* WHAT IS REQUIRED *
Write out all of the entries exactly as given.

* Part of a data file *
▼
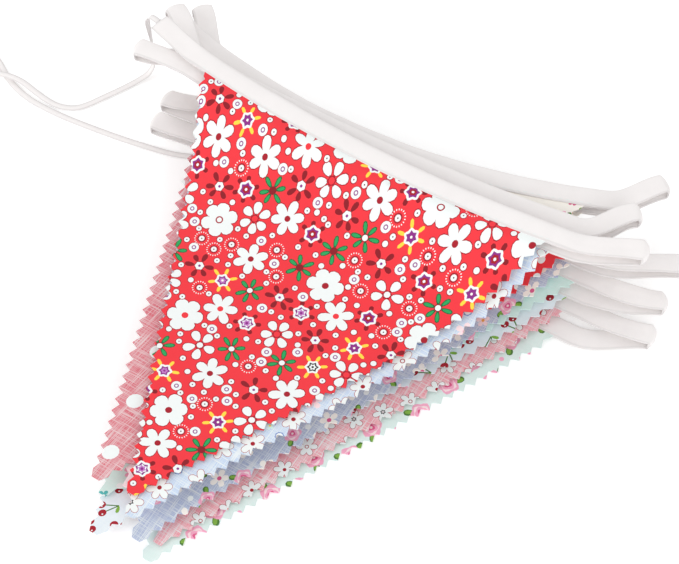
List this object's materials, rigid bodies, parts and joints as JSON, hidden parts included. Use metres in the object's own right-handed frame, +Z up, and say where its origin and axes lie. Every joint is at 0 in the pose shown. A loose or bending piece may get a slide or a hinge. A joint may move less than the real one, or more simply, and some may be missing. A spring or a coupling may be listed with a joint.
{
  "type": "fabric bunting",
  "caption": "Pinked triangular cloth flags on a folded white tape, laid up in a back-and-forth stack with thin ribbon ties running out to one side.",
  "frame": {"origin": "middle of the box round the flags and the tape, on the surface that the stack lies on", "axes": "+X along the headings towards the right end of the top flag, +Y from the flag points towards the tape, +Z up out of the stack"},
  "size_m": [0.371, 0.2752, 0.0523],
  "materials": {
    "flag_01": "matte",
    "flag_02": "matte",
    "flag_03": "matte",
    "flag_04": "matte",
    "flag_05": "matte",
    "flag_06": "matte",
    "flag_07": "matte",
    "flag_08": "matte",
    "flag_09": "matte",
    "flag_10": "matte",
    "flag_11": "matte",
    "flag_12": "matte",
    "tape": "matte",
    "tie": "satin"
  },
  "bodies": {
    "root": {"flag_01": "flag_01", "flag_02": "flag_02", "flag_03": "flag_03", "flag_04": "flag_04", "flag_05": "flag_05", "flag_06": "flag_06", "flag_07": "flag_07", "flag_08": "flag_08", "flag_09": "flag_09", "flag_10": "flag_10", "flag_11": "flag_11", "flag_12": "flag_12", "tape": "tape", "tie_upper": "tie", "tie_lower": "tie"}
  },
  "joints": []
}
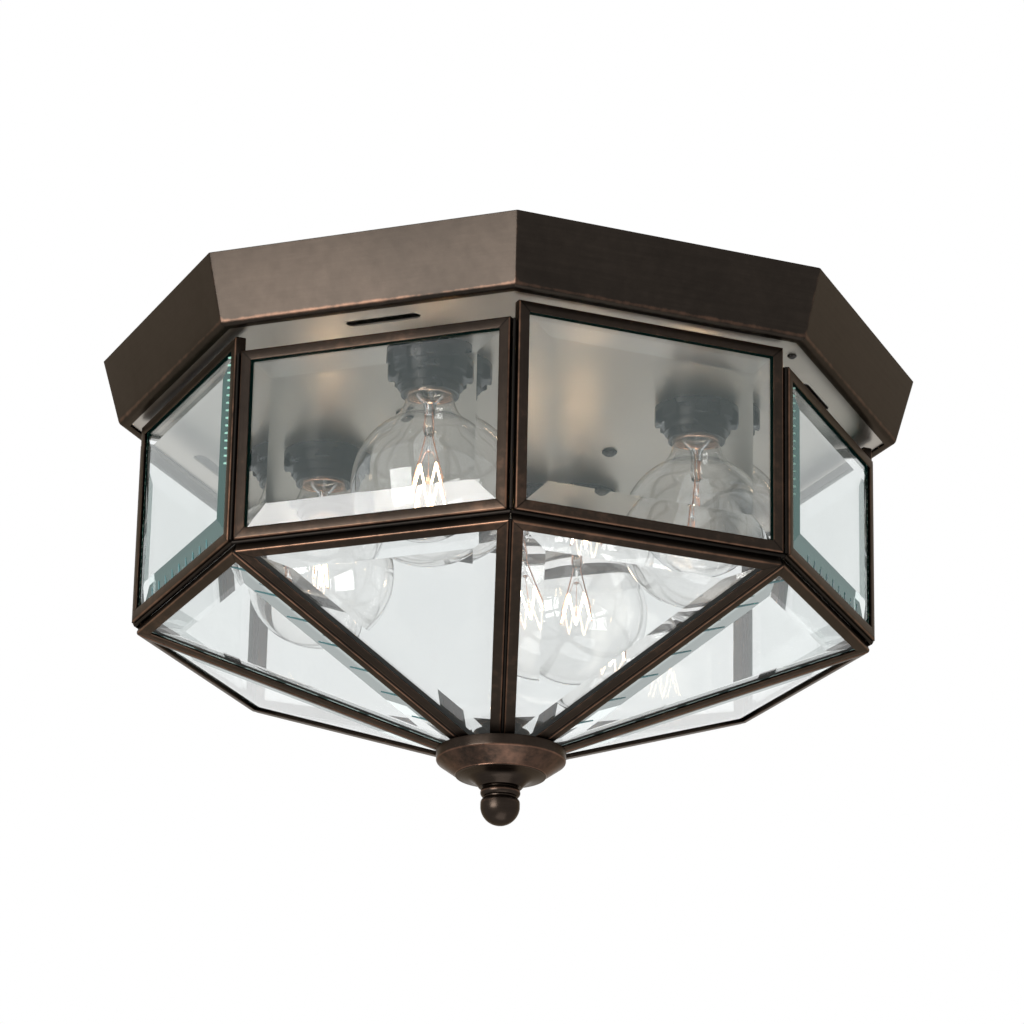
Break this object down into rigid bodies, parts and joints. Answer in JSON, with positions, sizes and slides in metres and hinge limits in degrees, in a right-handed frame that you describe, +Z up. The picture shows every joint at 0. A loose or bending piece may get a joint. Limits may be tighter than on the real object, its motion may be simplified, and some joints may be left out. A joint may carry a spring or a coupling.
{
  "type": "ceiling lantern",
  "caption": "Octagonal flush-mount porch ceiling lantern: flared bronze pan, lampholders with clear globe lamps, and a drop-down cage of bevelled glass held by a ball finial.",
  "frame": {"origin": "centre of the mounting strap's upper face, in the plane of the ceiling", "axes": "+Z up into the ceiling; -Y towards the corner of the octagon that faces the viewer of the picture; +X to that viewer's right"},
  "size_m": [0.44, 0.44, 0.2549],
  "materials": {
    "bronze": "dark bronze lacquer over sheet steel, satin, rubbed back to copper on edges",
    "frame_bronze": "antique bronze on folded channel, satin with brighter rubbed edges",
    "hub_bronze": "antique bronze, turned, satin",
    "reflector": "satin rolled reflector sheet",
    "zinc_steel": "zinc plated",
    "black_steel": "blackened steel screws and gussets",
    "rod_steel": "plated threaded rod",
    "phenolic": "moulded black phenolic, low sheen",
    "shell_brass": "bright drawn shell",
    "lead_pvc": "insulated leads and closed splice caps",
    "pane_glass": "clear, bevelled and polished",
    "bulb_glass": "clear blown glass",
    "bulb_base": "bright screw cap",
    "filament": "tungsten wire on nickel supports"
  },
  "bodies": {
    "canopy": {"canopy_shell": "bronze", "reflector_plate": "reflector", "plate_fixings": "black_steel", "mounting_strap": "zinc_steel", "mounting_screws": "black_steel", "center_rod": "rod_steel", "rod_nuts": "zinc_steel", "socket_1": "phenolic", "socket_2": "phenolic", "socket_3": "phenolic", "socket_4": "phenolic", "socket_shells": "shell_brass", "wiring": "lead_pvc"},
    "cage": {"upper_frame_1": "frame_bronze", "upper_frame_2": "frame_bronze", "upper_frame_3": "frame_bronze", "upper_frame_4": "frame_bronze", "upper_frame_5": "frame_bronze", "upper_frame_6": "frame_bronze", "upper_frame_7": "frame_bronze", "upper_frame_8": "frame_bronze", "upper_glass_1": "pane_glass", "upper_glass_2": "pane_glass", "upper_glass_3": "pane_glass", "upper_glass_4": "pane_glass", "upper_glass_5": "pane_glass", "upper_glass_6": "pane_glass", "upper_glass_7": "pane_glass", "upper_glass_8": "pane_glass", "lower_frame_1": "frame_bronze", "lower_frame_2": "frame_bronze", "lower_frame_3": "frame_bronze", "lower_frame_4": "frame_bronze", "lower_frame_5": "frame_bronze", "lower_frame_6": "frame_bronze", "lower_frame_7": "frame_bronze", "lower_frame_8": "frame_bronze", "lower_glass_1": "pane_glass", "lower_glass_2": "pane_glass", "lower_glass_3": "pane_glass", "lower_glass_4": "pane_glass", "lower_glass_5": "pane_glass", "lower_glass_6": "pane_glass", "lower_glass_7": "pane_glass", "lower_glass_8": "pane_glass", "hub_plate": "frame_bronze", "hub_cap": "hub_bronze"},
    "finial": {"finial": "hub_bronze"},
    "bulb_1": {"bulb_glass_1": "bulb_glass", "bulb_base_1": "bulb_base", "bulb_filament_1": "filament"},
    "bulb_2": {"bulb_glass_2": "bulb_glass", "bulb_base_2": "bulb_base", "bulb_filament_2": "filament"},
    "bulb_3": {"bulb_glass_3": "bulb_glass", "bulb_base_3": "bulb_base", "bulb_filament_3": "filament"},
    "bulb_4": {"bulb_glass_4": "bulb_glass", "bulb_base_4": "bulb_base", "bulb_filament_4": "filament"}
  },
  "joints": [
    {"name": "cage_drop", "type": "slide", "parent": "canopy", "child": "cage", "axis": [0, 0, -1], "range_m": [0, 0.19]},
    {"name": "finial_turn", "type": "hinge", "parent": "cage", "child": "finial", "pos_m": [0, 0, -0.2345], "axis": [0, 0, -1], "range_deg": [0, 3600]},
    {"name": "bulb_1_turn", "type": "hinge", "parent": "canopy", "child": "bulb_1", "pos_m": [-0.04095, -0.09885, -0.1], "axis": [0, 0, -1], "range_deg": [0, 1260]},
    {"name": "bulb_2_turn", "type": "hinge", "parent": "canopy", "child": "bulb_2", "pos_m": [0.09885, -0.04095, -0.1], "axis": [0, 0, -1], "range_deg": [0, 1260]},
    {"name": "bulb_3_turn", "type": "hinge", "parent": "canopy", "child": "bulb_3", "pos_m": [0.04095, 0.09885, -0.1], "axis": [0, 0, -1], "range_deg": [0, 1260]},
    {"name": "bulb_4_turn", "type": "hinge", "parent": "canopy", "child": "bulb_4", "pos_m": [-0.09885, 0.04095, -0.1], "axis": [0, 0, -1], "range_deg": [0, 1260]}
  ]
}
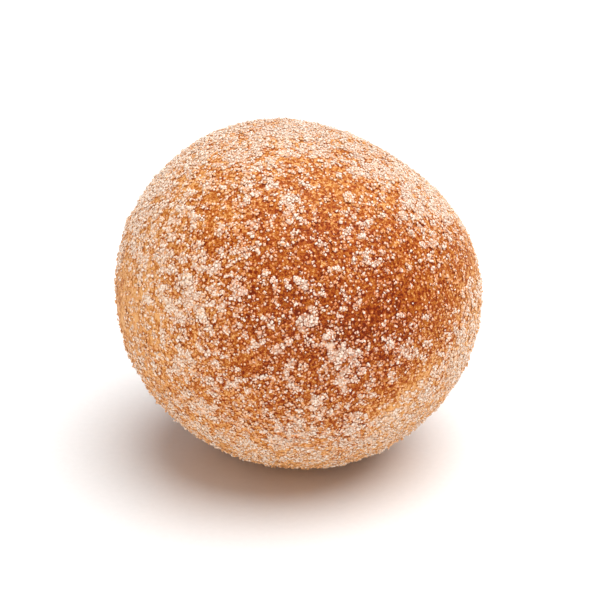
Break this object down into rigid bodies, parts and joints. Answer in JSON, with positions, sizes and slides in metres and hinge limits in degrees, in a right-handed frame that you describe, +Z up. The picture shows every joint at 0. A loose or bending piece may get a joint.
▲
* TASK RESPONSE *
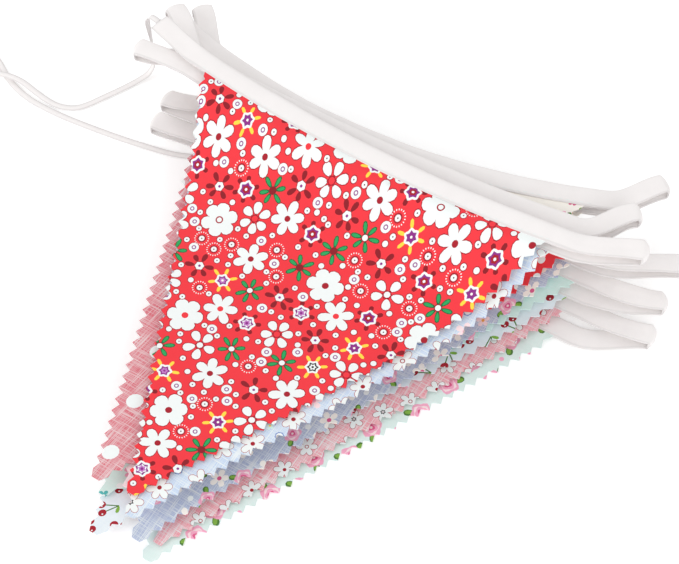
List this object's materials, rigid bodies, parts and joints as JSON, hidden parts included. Use metres in the object's own right-handed frame, +Z up, and say where its origin and axes lie. Every joint is at 0 in the pose shown. A loose or bending piece may get a slide or a hinge. A joint may move less than the real one, or more simply, and some may be missing. A spring or a coupling may be listed with a joint.
{
  "type": "fabric bunting",
  "caption": "Pinked triangular cloth flags on a folded white tape, laid up in a back-and-forth stack with thin ribbon ties running out to one side.",
  "frame": {"origin": "middle of the box round the flags and the tape, on the surface that the stack lies on", "axes": "+X along the headings towards the right end of the top flag, +Y from the flag points towards the tape, +Z up out of the stack"},
  "size_m": [0.371, 0.2752, 0.0523],
  "materials": {
    "flag_01": "matte",
    "flag_02": "matte",
    "flag_03": "matte",
    "flag_04": "matte",
    "flag_05": "matte",
    "flag_06": "matte",
    "flag_07": "matte",
    "flag_08": "matte",
    "flag_09": "matte",
    "flag_10": "matte",
    "flag_11": "matte",
    "flag_12": "matte",
    "tape": "matte",
    "tie": "satin"
  },
  "bodies": {
    "root": {"flag_01": "flag_01", "flag_02": "flag_02", "flag_03": "flag_03", "flag_04": "flag_04", "flag_05": "flag_05", "flag_06": "flag_06", "flag_07": "flag_07", "flag_08": "flag_08", "flag_09": "flag_09", "flag_10": "flag_10", "flag_11": "flag_11", "flag_12": "flag_12", "tape": "tape", "tie_upper": "tie", "tie_lower": "tie"}
  },
  "joints": []
}
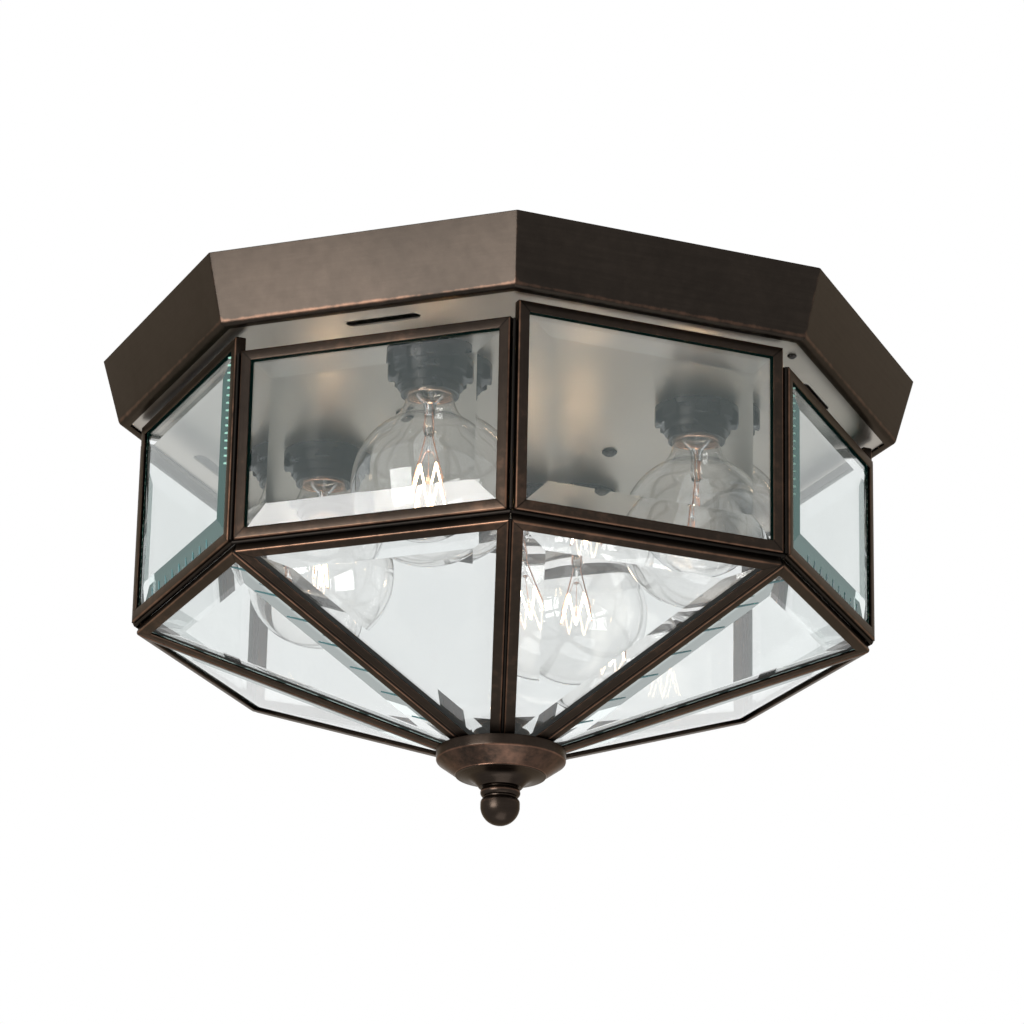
Break this object down into rigid bodies, parts and joints. Answer in JSON, with positions, sizes and slides in metres and hinge limits in degrees, in a right-handed frame that you describe, +Z up. The picture shows every joint at 0. A loose or bending piece may get a joint. Limits may be tighter than on the real object, its motion may be simplified, and some joints may be left out. A joint may carry a spring or a coupling.
{
  "type": "ceiling lantern",
  "caption": "Octagonal flush-mount porch ceiling lantern: flared bronze pan, lampholders with clear globe lamps, and a drop-down cage of bevelled glass held by a ball finial.",
  "frame": {"origin": "centre of the mounting strap's upper face, in the plane of the ceiling", "axes": "+Z up into the ceiling; -Y towards the corner of the octagon that faces the viewer of the picture; +X to that viewer's right"},
  "size_m": [0.44, 0.44, 0.2549],
  "materials": {
    "bronze": "dark bronze lacquer over sheet steel, satin, rubbed back to copper on edges",
    "frame_bronze": "antique bronze on folded channel, satin with brighter rubbed edges",
    "hub_bronze": "antique bronze, turned, satin",
    "reflector": "satin rolled reflector sheet",
    "zinc_steel": "zinc plated",
    "black_steel": "blackened steel screws and gussets",
    "rod_steel": "plated threaded rod",
    "phenolic": "moulded black phenolic, low sheen",
    "shell_brass": "bright drawn shell",
    "lead_pvc": "insulated leads and closed splice caps",
    "pane_glass": "clear, bevelled and polished",
    "bulb_glass": "clear blown glass",
    "bulb_base": "bright screw cap",
    "filament": "tungsten wire on nickel supports"
  },
  "bodies": {
    "canopy": {"canopy_shell": "bronze", "reflector_plate": "reflector", "plate_fixings": "black_steel", "mounting_strap": "zinc_steel", "mounting_screws": "black_steel", "center_rod": "rod_steel", "rod_nuts": "zinc_steel", "socket_1": "phenolic", "socket_2": "phenolic", "socket_3": "phenolic", "socket_4": "phenolic", "socket_shells": "shell_brass", "wiring": "lead_pvc"},
    "cage": {"upper_frame_1": "frame_bronze", "upper_frame_2": "frame_bronze", "upper_frame_3": "frame_bronze", "upper_frame_4": "frame_bronze", "upper_frame_5": "frame_bronze", "upper_frame_6": "frame_bronze", "upper_frame_7": "frame_bronze", "upper_frame_8": "frame_bronze", "upper_glass_1": "pane_glass", "upper_glass_2": "pane_glass", "upper_glass_3": "pane_glass", "upper_glass_4": "pane_glass", "upper_glass_5": "pane_glass", "upper_glass_6": "pane_glass", "upper_glass_7": "pane_glass", "upper_glass_8": "pane_glass", "lower_frame_1": "frame_bronze", "lower_frame_2": "frame_bronze", "lower_frame_3": "frame_bronze", "lower_frame_4": "frame_bronze", "lower_frame_5": "frame_bronze", "lower_frame_6": "frame_bronze", "lower_frame_7": "frame_bronze", "lower_frame_8": "frame_bronze", "lower_glass_1": "pane_glass", "lower_glass_2": "pane_glass", "lower_glass_3": "pane_glass", "lower_glass_4": "pane_glass", "lower_glass_5": "pane_glass", "lower_glass_6": "pane_glass", "lower_glass_7": "pane_glass", "lower_glass_8": "pane_glass", "hub_plate": "frame_bronze", "hub_cap": "hub_bronze"},
    "finial": {"finial": "hub_bronze"},
    "bulb_1": {"bulb_glass_1": "bulb_glass", "bulb_base_1": "bulb_base", "bulb_filament_1": "filament"},
    "bulb_2": {"bulb_glass_2": "bulb_glass", "bulb_base_2": "bulb_base", "bulb_filament_2": "filament"},
    "bulb_3": {"bulb_glass_3": "bulb_glass", "bulb_base_3": "bulb_base", "bulb_filament_3": "filament"},
    "bulb_4": {"bulb_glass_4": "bulb_glass", "bulb_base_4": "bulb_base", "bulb_filament_4": "filament"}
  },
  "joints": [
    {"name": "cage_drop", "type": "slide", "parent": "canopy", "child": "cage", "axis": [0, 0, -1], "range_m": [0, 0.19]},
    {"name": "finial_turn", "type": "hinge", "parent": "cage", "child": "finial", "pos_m": [0, 0, -0.2345], "axis": [0, 0, -1], "range_deg": [0, 3600]},
    {"name": "bulb_1_turn", "type": "hinge", "parent": "canopy", "child": "bulb_1", "pos_m": [-0.04095, -0.09885, -0.1], "axis": [0, 0, -1], "range_deg": [0, 1260]},
    {"name": "bulb_2_turn", "type": "hinge", "parent": "canopy", "child": "bulb_2", "pos_m": [0.09885, -0.04095, -0.1], "axis": [0, 0, -1], "range_deg": [0, 1260]},
    {"name": "bulb_3_turn", "type": "hinge", "parent": "canopy", "child": "bulb_3", "pos_m": [0.04095, 0.09885, -0.1], "axis": [0, 0, -1], "range_deg": [0, 1260]},
    {"name": "bulb_4_turn", "type": "hinge", "parent": "canopy", "child": "bulb_4", "pos_m": [-0.09885, 0.04095, -0.1], "axis": [0, 0, -1], "range_deg": [0, 1260]}
  ]
}
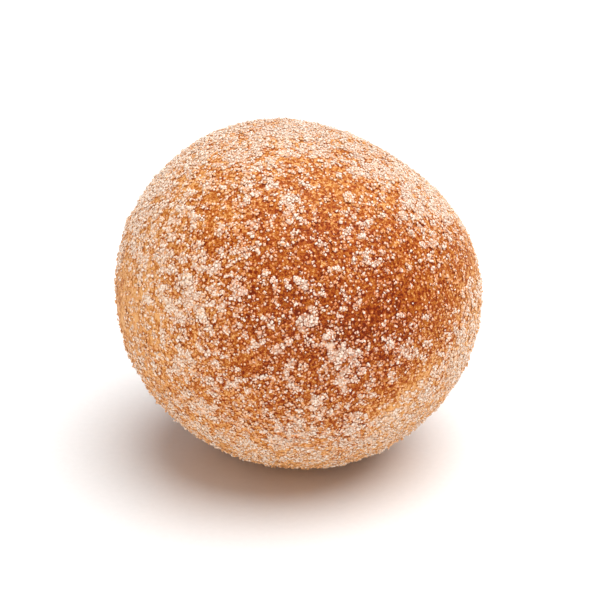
Break this object down into rigid bodies, parts and joints. Answer in JSON, with positions, sizes and slides in metres and hinge limits in degrees, in a right-handed frame that you describe, +Z up. The picture shows every joint at 0. A loose or bending piece may get a joint.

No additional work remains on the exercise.